Adding the LATAM dimension
With LATAM as the third hub, the follow-the-sun pattern extends further. Sao Paulo and Mexico City sit between East Coast and West Coast in operational hours. LATAM hubs handle Spanish and Portuguese-language production with native-speaker editorial. The follow-the-sun model extends to support both US East-to-West and Americas-North-to-South handoffs.
San Diego as the West Coast hub
San Diego sits on the Pacific time zone with direct proximity to LATAM markets (Tijuana 30 minutes south) and a natural cultural-language overlap. Tech enterprise sectors (Qualcomm, biotech, defence), life sciences and LATAM-facing brands all benefit from San Diego production capacity. The Pacific time-zone advantage applies for both APAC overlap and West Coast Americas operations.
Brand consistency across hubs
Central brand template library shared across hubs. Editorial standards function (often centralised at HQ wherever HQ sits) sets the tone, voice and visual standard. Each hub operates as fully capable production for its geographic responsibility while maintaining brand consistency through the central templates and standards.

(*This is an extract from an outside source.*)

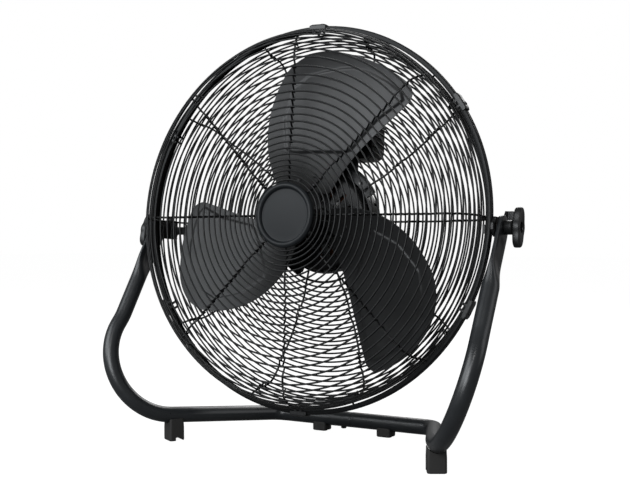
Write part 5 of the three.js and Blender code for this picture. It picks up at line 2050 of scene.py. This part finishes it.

The three working languages
English
Primary working language across the US, Canada (outside Quebec) and English-speaking LATAM markets including the Caribbean. Master content typically produced in English with localisation to Spanish and Portuguese for the regional markets. Production scale in English is the largest of the three.
Spanish
Mexican Spanish for Mexico and the US Hispanic market. Regional variants for South American Spanish-speaking markets (Argentina, Chile, Colombia, Peru). Iberian Spanish typically not cross-used for Americas content because the regional editorial standards and idiomatic usage differ. Many multinationals run Mexican Spanish as their Americas-Spanish primary with regional adaptation as needed.
Portuguese
Brazilian Portuguese is distinct from European Portuguese and should never be cross-used. Brazil-specific market with regional editorial standards, idiomatic usage, casting preferences and cultural adaptation. Sao Paulo as primary production hub.